#### What to work on:
Copy every line of the material below word for word.

#### Raw data:
• • • • •

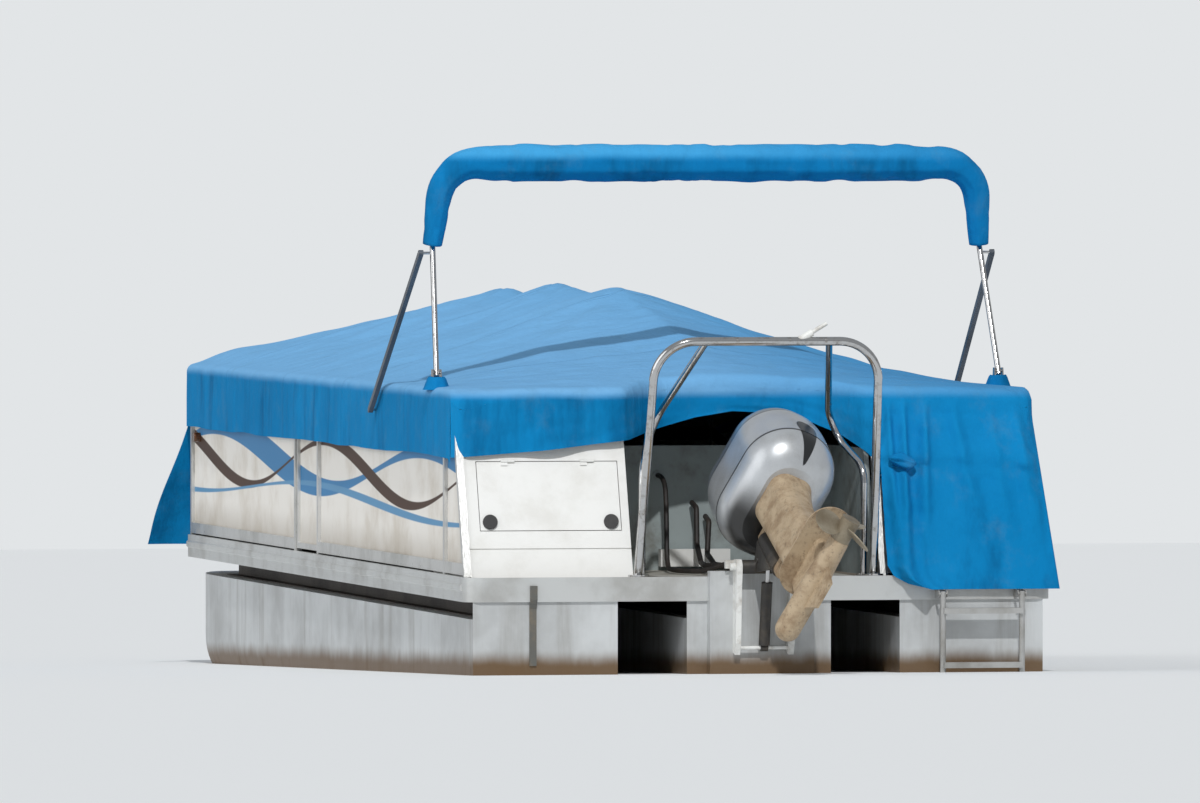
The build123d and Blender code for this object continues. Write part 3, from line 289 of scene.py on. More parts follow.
def canvas(name, colour, faded, fold_shade, bleached_and_lit, bleach_and_light_rise, seams=()):
    """Woven boat canvas with dirt and lapped seams. Above a rise it is sun-bleached and lighter with
    painted light, the painted light stronger to port, and its hanging folds hold painted shade.
    """
    look = Shader(name)
    axes = look.axes()
    fade = look.patches(1.1, 0.35, 0.7, detail=5)
    dust = look.patches(6, 0.5, 0.8, 0.25, rough=0.7)
    hang = look.noise(4.5, detail=5, rough=0.6, stretch=(1, 1, 0.22))
    cloth = look.mix(fade, colour, faded)
    level = look.math("MULTIPLY_ADD", look.noise(2.5, rough=0.6), bleach_and_light_ragged, axes[2])
    high = deck_top + bleach_and_light_rise
    lit_bleached_band = look.ramp(level, high - bleach_and_light_below, high + bleach_and_light_above)
    # Painted shade: the hanging folds darken towards the fold shade colour, less so in the lit, bleached
    # top band
    folds = look.ramp(hang, 0.48, 0.72, 0.0, 0.6)
    shade = look.math("SUBTRACT", 1.0, lit_bleached_band)
    cloth = look.mix(look.math("MULTIPLY", folds, shade), cloth, fold_shade)
    # Painted light: above the rise the cloth turns to its bleached colour, partly real fading and partly
    # painted sheen and highlight, stronger to port
    painted_light_to_port = look.ramp(axes[1], -1.1, 0.4, 0.35, 1.0)
    cloth = look.mix(look.math("MULTIPLY", lit_bleached_band, painted_light_to_port), cloth, bleached_and_lit)
    cloth = look.mix(dust, cloth, rgb(96, 140, 164))
    thread_turn = 2 * pi / thread_spacing
    warp = look.math("SINE", look.math("MULTIPLY", axes[0], thread_turn))
    weft = look.math("SINE", look.math("MULTIPLY", look.math("ADD", axes[1], axes[2]), thread_turn))
    look.bump(look.math("MULTIPLY", warp, weft), 0.0004, 0.5)
    look.bump(look.noise(16, detail=5, rough=0.6), 0.004, 0.5)
    look.bump(look.noise(5, detail=5, rough=0.55, stretch=(1, 0.6, 0.5)), 0.03, 0.7)
    look.bump(hang, 0.03, 0.6)
    for station in seams:
        away = look.gap(axes[0], deck_aft + station)
        lap = look.within(away, lap_half, lap_end)
        stitch = look.within(look.gap(away, stitch_away), stitch_half, stitch_end)
        look.bump(lap, lap_depth)
        cloth = look.mix(look.math("MULTIPLY", stitch, 0.5), cloth, rgb(14, 66, 116))
    look.surface.inputs["Specular IOR Level"].default_value = 0.08
    return look.finish(cloth, 0.85)


def leg_paint():
    """Lower unit paint, dull with dried silt and old growth."""
    look = Shader("leg_paint")
    silt = look.patches(9, 0.38, 0.66, rough=0.7)
    flecks = look.patches(48, 0.56, 0.68, detail=4, rough=0.7)
    colour = look.mix(silt, rgb(178, 158, 130), rgb(140, 118, 92))
    colour = look.mix(look.math("MULTIPLY", flecks, 0.5), colour, rgb(84, 74, 60))
    look.bump(look.noise(60, detail=5, rough=0.7), 0.0025)
    return look.finish(colour, look.ramp(silt, 0, 1, 0.5, 0.8))


def chrome(name):
    """Polished tube with faint water spots."""
    look = Shader(name)
    spots = look.patches(34, 0.5, 0.75, detail=4)
    colour = look.mix(spots, rgb(196, 196, 196), rgb(156, 152, 148))
    return look.finish(colour, look.ramp(spots, 0, 1, 0.12, 0.3), 1.0)


def moulded(name, colour, light, roughness):
    """Moulded plastic or rubber with a fine grain."""
    look = Shader(name)
    look.bump(look.noise(400, detail=2), 0.0004)
    return look.finish(look.mix(look.patches(8, 0.4, 0.75, detail=5), colour, light), roughness)


# The paint turns dark between these y values, for the arm at the port quarter
arm_start = 0.8
arm_full = 0.85


def mount_paint():
    """White bracket paint with grime, and dark grey on the arm at the port quarter."""
    look = Shader("mount_white")
    axes = look.axes()
    grime = look.patches(12, 0.42, 0.72, 0.6, rough=0.65)
    paint = look.mix(look.ramp(axes[1], arm_start, arm_full), rgb(228, 229, 226), rgb(92, 92, 88))
    look.bump(look.noise(180, detail=2), 0.0003)
    return look.finish(look.mix(grime, paint, rgb(126, 112, 92)), 0.45)


# The outboard as it is stowed: turns about its swivel and tilt tubes, and its own places
motor_tilt = radians(68)
motor_steer = radians(25)
swivel_aft = 0.120
tilt_place = at(-0.115, 0, 0.05)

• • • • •

#### Exercise result:
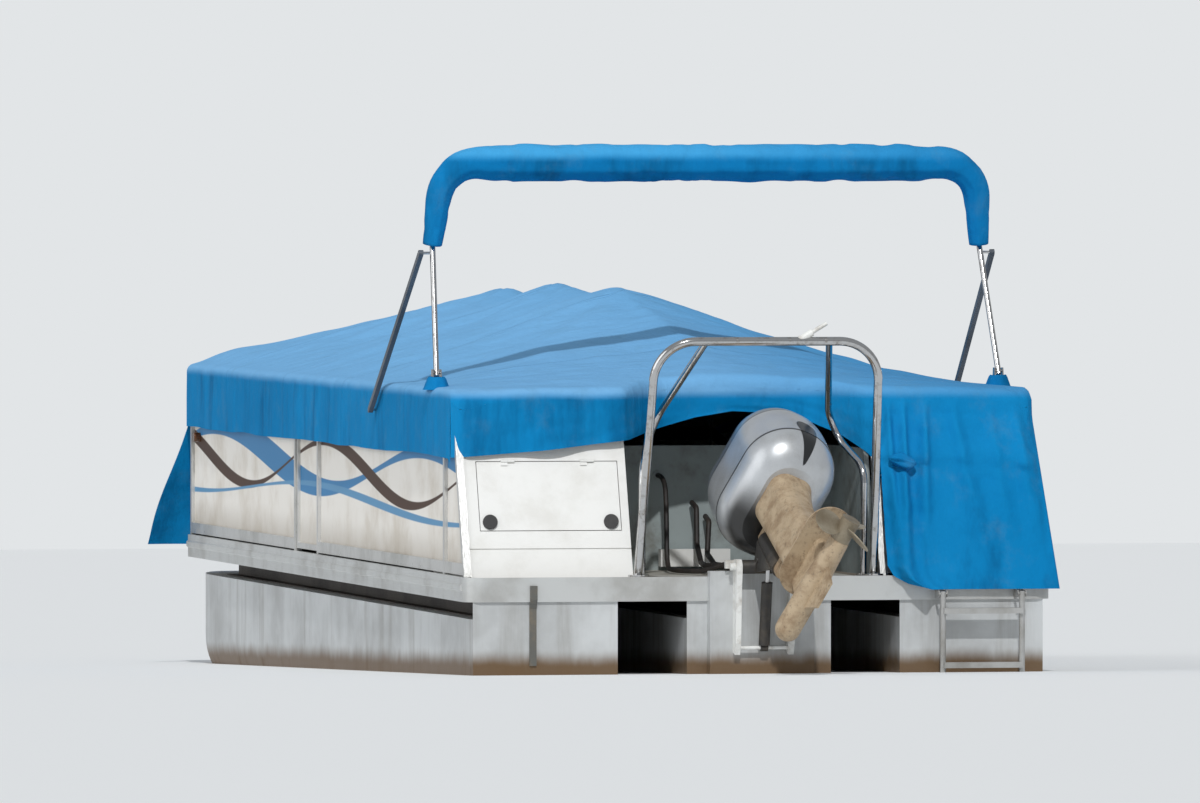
The build123d and Blender code for this object continues. Write part 3, from line 289 of scene.py on. More parts follow.
def canvas(name, colour, faded, fold_shade, bleached_and_lit, bleach_and_light_rise, seams=()):
    """Woven boat canvas with dirt and lapped seams. Above a rise it is sun-bleached and lighter with
    painted light, the painted light stronger to port, and its hanging folds hold painted shade.
    """
    look = Shader(name)
    axes = look.axes()
    fade = look.patches(1.1, 0.35, 0.7, detail=5)
    dust = look.patches(6, 0.5, 0.8, 0.25, rough=0.7)
    hang = look.noise(4.5, detail=5, rough=0.6, stretch=(1, 1, 0.22))
    cloth = look.mix(fade, colour, faded)
    level = look.math("MULTIPLY_ADD", look.noise(2.5, rough=0.6), bleach_and_light_ragged, axes[2])
    high = deck_top + bleach_and_light_rise
    lit_bleached_band = look.ramp(level, high - bleach_and_light_below, high + bleach_and_light_above)
    # Painted shade: the hanging folds darken towards the fold shade colour, less so in the lit, bleached
    # top band
    folds = look.ramp(hang, 0.48, 0.72, 0.0, 0.6)
    shade = look.math("SUBTRACT", 1.0, lit_bleached_band)
    cloth = look.mix(look.math("MULTIPLY", folds, shade), cloth, fold_shade)
    # Painted light: above the rise the cloth turns to its bleached colour, partly real fading and partly
    # painted sheen and highlight, stronger to port
    painted_light_to_port = look.ramp(axes[1], -1.1, 0.4, 0.35, 1.0)
    cloth = look.mix(look.math("MULTIPLY", lit_bleached_band, painted_light_to_port), cloth, bleached_and_lit)
    cloth = look.mix(dust, cloth, rgb(96, 140, 164))
    thread_turn = 2 * pi / thread_spacing
    warp = look.math("SINE", look.math("MULTIPLY", axes[0], thread_turn))
    weft = look.math("SINE", look.math("MULTIPLY", look.math("ADD", axes[1], axes[2]), thread_turn))
    look.bump(look.math("MULTIPLY", warp, weft), 0.0004, 0.5)
    look.bump(look.noise(16, detail=5, rough=0.6), 0.004, 0.5)
    look.bump(look.noise(5, detail=5, rough=0.55, stretch=(1, 0.6, 0.5)), 0.03, 0.7)
    look.bump(hang, 0.03, 0.6)
    for station in seams:
        away = look.gap(axes[0], deck_aft + station)
        lap = look.within(away, lap_half, lap_end)
        stitch = look.within(look.gap(away, stitch_away), stitch_half, stitch_end)
        look.bump(lap, lap_depth)
        cloth = look.mix(look.math("MULTIPLY", stitch, 0.5), cloth, rgb(14, 66, 116))
    look.surface.inputs["Specular IOR Level"].default_value = 0.08
    return look.finish(cloth, 0.85)


def leg_paint():
    """Lower unit paint, dull with dried silt and old growth."""
    look = Shader("leg_paint")
    silt = look.patches(9, 0.38, 0.66, rough=0.7)
    flecks = look.patches(48, 0.56, 0.68, detail=4, rough=0.7)
    colour = look.mix(silt, rgb(178, 158, 130), rgb(140, 118, 92))
    colour = look.mix(look.math("MULTIPLY", flecks, 0.5), colour, rgb(84, 74, 60))
    look.bump(look.noise(60, detail=5, rough=0.7), 0.0025)
    return look.finish(colour, look.ramp(silt, 0, 1, 0.5, 0.8))


def chrome(name):
    """Polished tube with faint water spots."""
    look = Shader(name)
    spots = look.patches(34, 0.5, 0.75, detail=4)
    colour = look.mix(spots, rgb(196, 196, 196), rgb(156, 152, 148))
    return look.finish(colour, look.ramp(spots, 0, 1, 0.12, 0.3), 1.0)


def moulded(name, colour, light, roughness):
    """Moulded plastic or rubber with a fine grain."""
    look = Shader(name)
    look.bump(look.noise(400, detail=2), 0.0004)
    return look.finish(look.mix(look.patches(8, 0.4, 0.75, detail=5), colour, light), roughness)


# The paint turns dark between these y values, for the arm at the port quarter
arm_start = 0.8
arm_full = 0.85


def mount_paint():
    """White bracket paint with grime, and dark grey on the arm at the port quarter."""
    look = Shader("mount_white")
    axes = look.axes()
    grime = look.patches(12, 0.42, 0.72, 0.6, rough=0.65)
    paint = look.mix(look.ramp(axes[1], arm_start, arm_full), rgb(228, 229, 226), rgb(92, 92, 88))
    look.bump(look.noise(180, detail=2), 0.0003)
    return look.finish(look.mix(grime, paint, rgb(126, 112, 92)), 0.45)


# The outboard as it is stowed: turns about its swivel and tilt tubes, and its own places
motor_tilt = radians(68)
motor_steer = radians(25)
swivel_aft = 0.120
tilt_place = at(-0.115, 0, 0.05)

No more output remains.